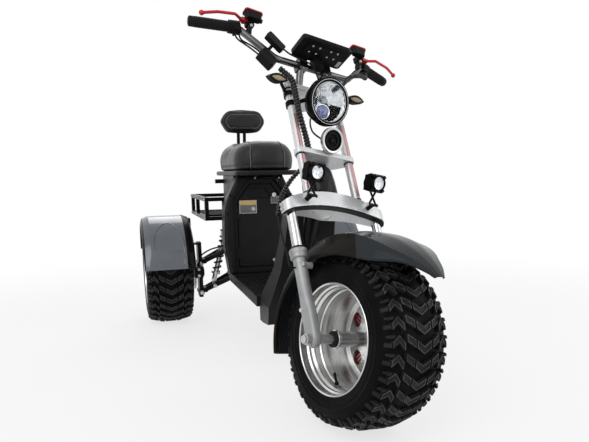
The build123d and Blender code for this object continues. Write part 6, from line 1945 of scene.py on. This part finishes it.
@dataclass
class Hull(Assembly):
    """Trim of the body: door seal, locks, blank plates and screws."""

    body: str = "chassis"
    door_face: float = 0.3066
    half: float = 0.100
    low: float = 0.284
    shoulder: float = 0.574
    top: float = 0.644
    top_half: float = 0.046

    def build(self) -> None:
        """Build the trim."""
        self.door()
        self.plates()
        self.surround()

    def outline(self, grow: float, y: float) -> list[Vector]:
        """Door's outline, grown outward, as points at a depth, starting below."""
        corners = [(-self.half - grow, self.low - grow), (self.half + grow, self.low - grow),
                   (self.half + grow, self.shoulder + grow / 2), (self.top_half + grow / 2, self.top + grow),
                   (-self.top_half - grow / 2, self.top + grow), (-self.half - grow, self.shoulder + grow / 2)]
        loop = [(0.0, self.low - grow)] + corners[1:] + corners[:1] + [(0.0, self.low - grow)]
        return [Vector((p.x, y, p.y)) for p in rounded([(x, z, 0) for x, z in loop], 6, 0.12)]

    def door(self) -> None:
        """Add the locks, the pressed frame and the bezel of the recess."""
        rings, cores = [], []
        for x, z, radius in ((0.062, 0.598, 0.0090), (0.058, 0.306, 0.0080)):
            at = aim((x, self.door_face - 0.003, z), (0, -1, 0))
            rings.append(moved(lathe([(radius - 0.0030, -0.002), (radius + 0.0012, -0.002),
                                      (radius + 0.0016, 0.0016), (radius, 0.0036), (radius - 0.0022, 0.0036),
                                      (radius - 0.0030, 0.0024)], 40), at))
            core = lathe([(0.0, -0.001), (radius - 0.0031, -0.001), (radius - 0.0031, 0.0022), (0.0, 0.0022)], 32)
            slot = moved(block((0.0016, 0.0070, 0.0010), 0.0003), shift(0, 0, 0.0024))
            rings.append(moved(core, at))
            cores.append(moved(slot, at))
        self.show("door_locks", rings, CHROME, body="battery_door")
        self.show("door_keyholes", cores, BLACK_PLASTIC, body="battery_door")
        line = [Vector((x, self.door_face - 0.0004, z)) for x, z in ((-0.086, 0.300), (-0.086, 0.566),
                                                                     (-0.040, 0.628), (0.040, 0.628),
                                                                     (0.086, 0.566), (0.086, 0.300),
                                                                     (-0.086, 0.300))]
        self.show("door_bead", tube(rounded(line, 5, 0.1), 0.0013, 8), CHARCOAL, body="battery_door")
        recess = [Vector((x, self.door_face - 0.0004, z)) for x, z in ((-0.054, 0.5840), (-0.024, 0.6280),
                                                                       (0.024, 0.6280), (0.0545, 0.5840),
                                                                       (-0.054, 0.5840))]
        self.show("door_recess_bead", tube(rounded(recess, 4, 0.08), 0.0012, 8), CHARCOAL, body="battery_door")

    def plates(self) -> None:
        """Fix the blank plates to the door: border, upper band, lower field and spot."""
        y = self.door_face

        def slab(x0: float, x1: float, z0: float, z1: float, proud: float) -> bpy.types.Mesh:
            """Thin upright slab between two corners."""
            shape = block((x1 - x0, 0.0010, z1 - z0), 0.0003)
            return moved(shape, shift((x0 + x1) / 2, y - proud, (z0 + z1) / 2))

        self.show("plate_border", [slab(-0.094, -0.017, 0.519, 0.576, 0.0006),
                                   slab(0.048, 0.085, 0.560, 0.590, 0.0006)], PALE_PLATE, body="battery_door")
        self.show("plate_band", slab(-0.0915, -0.0195, 0.557, 0.5735, 0.0013), YELLOW_PLATE, body="battery_door")
        self.show("plate_field", [slab(-0.0915, -0.0195, 0.5215, 0.5560, 0.0013),
                                  slab(0.050, 0.083, 0.562, 0.588, 0.0013)], GREY_PLATE, body="battery_door")
        spot = lathe([(0.0, 0.0), (0.0085, 0.0), (0.0085, 0.0008), (0.0, 0.0008)], 32)
        self.show("plate_spot", moved(spot, aim((-0.0325, y - 0.0018, 0.5385), (0, -1, 0))), PALE_PLATE,
                  body="battery_door")

    def surround(self) -> None:
        """Seal the door's gap, and add screws to the surround and the floor."""
        self.show("door_seal", tube(self.outline(0.0245, self.door_face - 0.0055), 0.0022, 8), BLACK_PLASTIC)
        screws = []
        for x, z in ((0.136, 0.600), (0.152, 0.520), (0.152, 0.400), (0.136, 0.290)):
            for side in SIDES:
                screws.append(bolt(0.0065, 0.0028, (side * x, 0.2857, z), (0, -1, 0)))
        for y in (-0.170, 0.020, 0.200):
            for side in SIDES:
                screws.append(bolt(0.007, 0.003, (side * 0.1355, y, 0.2540), (0, 0, 1)))
        self.show("body_screws", screws, BLACK_PAINT)


@dataclass
class Rear(Assembly):
    """Trim of the tail: rack, lamps, and the bolts of the rear corners."""

    body: str = "chassis"
    axle_y: float = 0.58661
    rack_half: float = 0.210

    def build(self) -> None:
        """Build the trim."""
        self.lamps()
        self.rack()
        for side in Side:
            self.corner(side)

    def lamps(self) -> None:
        """Frame the tail lamp and glaze the rear signals."""
        rear, bits = 0.7276, []
        for z in (0.3435, 0.4125):
            bits.append(moved(block((0.236, 0.040, 0.004), 0.0015), shift(0, rear - 0.021, z)))
        self.show("tail_lamp_frame", bits, BLACK_PLASTIC)
        amber = [moved(block((0.050, 0.004, 0.016), 0.0015), shift(side * 0.112, 0.6860, 0.656)) for side in SIDES]
        self.show("rear_signal_lenses", amber, AMBER_LENS)

    def rack(self) -> None:
        """Bolt the rack's sides and its feet."""
        bolts = []
        for side in SIDES:
            for y, z in ((0.5066, 0.487), (0.5066, 0.576), (1.0306, 0.487), (1.0306, 0.576), (0.8286, 0.487),
                         (0.8286, 0.576)):
                bolts.append(bolt(0.008, 0.004, (side * (self.rack_half + 0.009), y, z), (side, 0, 0)))
            bolts.append(bolt(0.009, 0.005, (side * 0.128, 0.4976, 0.5), (0, -1, 0)))
        self.show("rack_bolts", bolts, STEEL)

    def corner(self, side: Side) -> None:
        """Bolt the arms, the knuckle, the shock and the caliper of one side.

        Args:
            side: which rear corner.
        """
        out, bolts = side.value, []
        for x, z, half in ((0.245, 0.270, 0.040), (0.245, 0.130, 0.040), (0.0873, 0.345, 0.063),
                           (0.0913, 0.200, 0.063), (0.178, 0.1585, 0.040), (0.112, 0.424, 0.0187)):
            for way in SIDES:
                spot = (out * x, self.axle_y + way * (half + 0.0002), z)
                bolts.append(bolt(0.015, 0.008, spot, (0, way, 0)))
        for height in (-0.015, 0.015):
            bolts.append(bolt(0.010, 0.005, (out * 0.262, self.axle_y - 0.1102, 0.240 + height), (0, -1, 0)))
        bolts.append(bolt(0.024, 0.010, (out * 0.2358, self.axle_y, 0.240), (-out, 0, 0)))
        label = side.name.lower()
        self.show(f"corner_bolts_{label}", bolts, STEEL)
        cap = lathe([(0.0, 0.0), (0.0145, 0.0), (0.0145, 0.003), (0.0120, 0.0045), (0.0, 0.0045)], 32)
        cap = moved(cap, aim((out * 0.2418, self.axle_y - 0.078, 0.226), (-out, 0, 0)))
        self.show(f"caliper_caps_{label}", cap, STEEL)


ARCH = ((-0.062, 14), (-0.066, 46), (0.0, 68), (0.066, 46), (0.062, 14))


def rear_corner(side: Side) -> list[Assembly]:
    """Lay out the tyre, the wheel's trim and the fender of one rear corner."""
    label = side.name.lower()
    joint_name, wheel_body, hood = f"rear_{label}_spin", f"rear_wheel_{label}", f"rear_fender_{label}"
    wheel, upright = wheel_seat(joint_name, side), Seat(shift(*joint(joint_name)["pos_m"]))
    # The rear fender's painted shade lies on its side towards the vehicle's middle.
    return [Tyre(wheel, wheel_body, f"rear_tyre_{label}"), RearWheel(wheel, wheel_body, side),
            Hood(upright, "chassis", hood, REAR_HOOD, FENDER_BLUE, FENDER_DARK, arch=ARCH, inner=-side.value)]


def main() -> None:
    """Build the studio and the sub-assemblies in order."""
    logging.basicConfig(level=logging.INFO, format="%(name)s: %(message)s")
    Studio().build()
    for finish, names in NODES_BY_FINISH:
        for name in names:
            dress_node(name, finish)
    LOG.info("dressed the packed nodes")
    fork, front, whole = fork_seat(), wheel_seat("front_wheel_spin"), Seat(Matrix())
    axle = Seat(fork.matrix @ shift(0.0, Fork.ahead, 0.0))
    parts = [Tyre(front, "front_wheel", "front_tyre"), FrontWheel(front), *rear_corner(Side.RIGHT),
             *rear_corner(Side.LEFT), Hood(axle, "steering", "front_fender", FRONT_HOOD, FENDER_GREY, FENDER_BROWN),
             Fork(fork), Lamps(fork), Bar(fork), Hull(whole), Rear(whole), Seating(whole)]
    for part in parts:
        part.build()
        LOG.info("built %s", type(part).__name__)


if __name__ == "__main__":
    main()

**What you need to do**
Write out exactly the lines from the start of the material through the line with "return [Vector((p.x, y, p.y))". No other output is expected.

**Exercise solution**
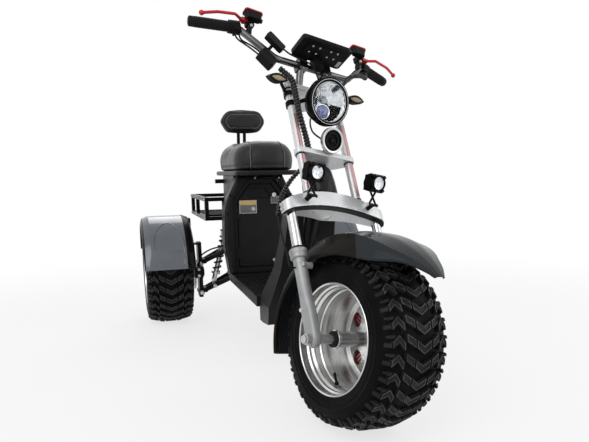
The build123d and Blender code for this object continues. Write part 6, from line 1945 of scene.py on. This part finishes it.
@dataclass
class Hull(Assembly):
    """Trim of the body: door seal, locks, blank plates and screws."""

    body: str = "chassis"
    door_face: float = 0.3066
    half: float = 0.100
    low: float = 0.284
    shoulder: float = 0.574
    top: float = 0.644
    top_half: float = 0.046

    def build(self) -> None:
        """Build the trim."""
        self.door()
        self.plates()
        self.surround()

    def outline(self, grow: float, y: float) -> list[Vector]:
        """Door's outline, grown outward, as points at a depth, starting below."""
        corners = [(-self.half - grow, self.low - grow), (self.half + grow, self.low - grow),
                   (self.half + grow, self.shoulder + grow / 2), (self.top_half + grow / 2, self.top + grow),
                   (-self.top_half - grow / 2, self.top + grow), (-self.half - grow, self.shoulder + grow / 2)]
        loop = [(0.0, self.low - grow)] + corners[1:] + corners[:1] + [(0.0, self.low - grow)]
        return [Vector((p.x, y, p.y)) for p in rounded([(x, z, 0) for x, z in loop], 6, 0.12)]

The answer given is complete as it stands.